Fake news e desinformação

O uso de fake news tem sido um dos maiores desafios para a integridade do processo eleitoral. As candidatas mulheres continuam sendo alvo de desinformação, que distorce fatos e reforça estereótipos de gênero. Essas campanhas têm um impacto devastador, não apenas sobre as candidatas atacadas, mas sobre o público em geral, que é influenciado por esses discursos.

O combate às fake news deve ser tratado com a seriedade que merece, com um esforço conjunto entre autoridades eleitorais e plataformas digitais para responsabilizar os autores de desinformação. Essas práticas não só afetam a integridade das eleições, como também afastam outras mulheres da política, dificultando a formação de um ambiente inclusivo e equitativo.

A diversidade das mulheres

As mulheres eleitas em 2024 devem reconhecer que a realidade de cada mulher no Brasil é diversa. Não podemos falar sobre a mulher de forma genérica, pois a experiência da mulher branca é distinta da mulher negra, que é distinta da mulher trans, entre outras identidades. Embora todas essas mulheres enfrentem o machismo e o patriarcado, cada uma lida com desafios específicos. As mulheres negras, por exemplo, enfrentam o racismo estrutural somado ao machismo. As mulheres trans sofrem uma exclusão ainda mais brutal, com dificuldades de acesso a direitos básicos e alta taxa de violência.

Por isso, é essencial que as políticas públicas promovidas pelas mulheres eleitas levem em consideração essas diferenças. Devemos lutar por um feminismo que seja inclusivo e interseccional, capaz de compreender e atuar sobre as diferentes opressões que as mulheres enfrentam. As mulheres eleitas têm a enorme responsabilidade de trabalhar por políticas que beneficiem a todas, independentemente de raça, classe ou identidade de gênero.

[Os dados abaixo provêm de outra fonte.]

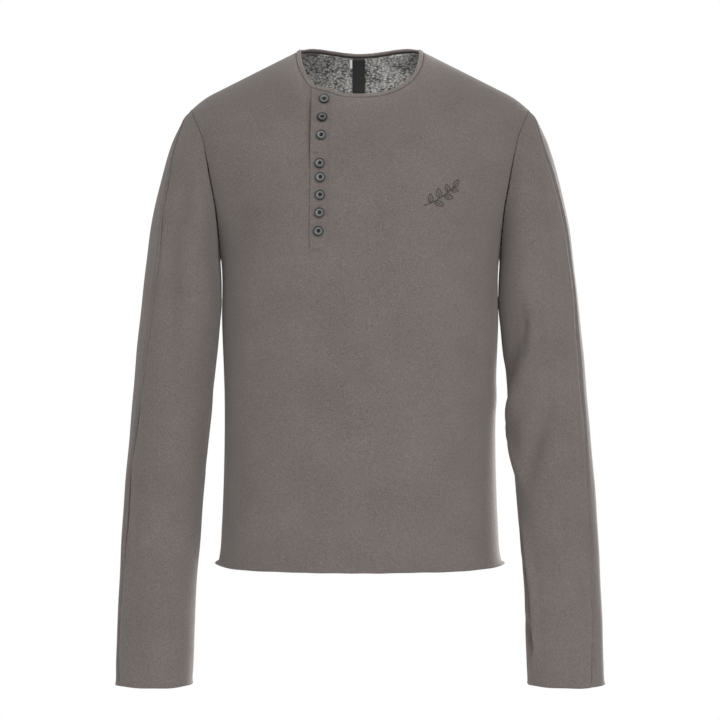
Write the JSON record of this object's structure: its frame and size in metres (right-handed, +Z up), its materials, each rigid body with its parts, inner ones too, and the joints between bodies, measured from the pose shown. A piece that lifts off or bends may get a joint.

Movimentos organizados: resistência e apoio

Frente a esse cenário, os movimentos organizados continuam a ser a principal força de resistência e apoio às mulheres eleitas. Este ano, o Brasil elegeu pelo menos 26 pessoas trans para cargos de vereança, a maioria mulheres trans e travestis, conforme levantamento da Associação Nacional de Travestis e Transexuais (ANTRA). Em algumas cidades, essas mulheres trans foram as candidatas mais votadas, o que reforça a importância de sua presença na política e a crescente aceitação de suas candidaturas em algumas regiões do Brasil.

A presença de pessoas trans e de outras mulheres historicamente marginalizadas nos espaços de poder é uma conquista a ser celebrada, mas é crucial o compromisso com a defesa dos direitos de todas as mulheres. O feminismo deve ser uma bandeira para todas, e os movimentos organizados continuarão a desempenhar um papel fundamental na articulação de políticas públicas que reflitam essa diversidade.

O cenário pós-eleições

O resultado das eleições de 2024 nos mostrou que, apesar de termos conquistado mais espaço, ainda temos um longo caminho a percorrer. As mulheres eleitas precisam assumir um compromisso claro com a agenda feminista, com a construção de políticas públicas que não só ampliem os direitos das mulheres, mas que o façam com um olhar atento às especificidades de cada grupo.

A violência política de gênero e o uso de fake news continuam a ser obstáculos, mas os movimentos sociais e as organizações feministas estão aqui para garantir que essa luta continue. A responsabilidade agora recai sobre as eleitas, para que atuem de forma comprometida com a defesa dos direitos de todas as mulheres, criando um ambiente político mais inclusivo, justo e democrático.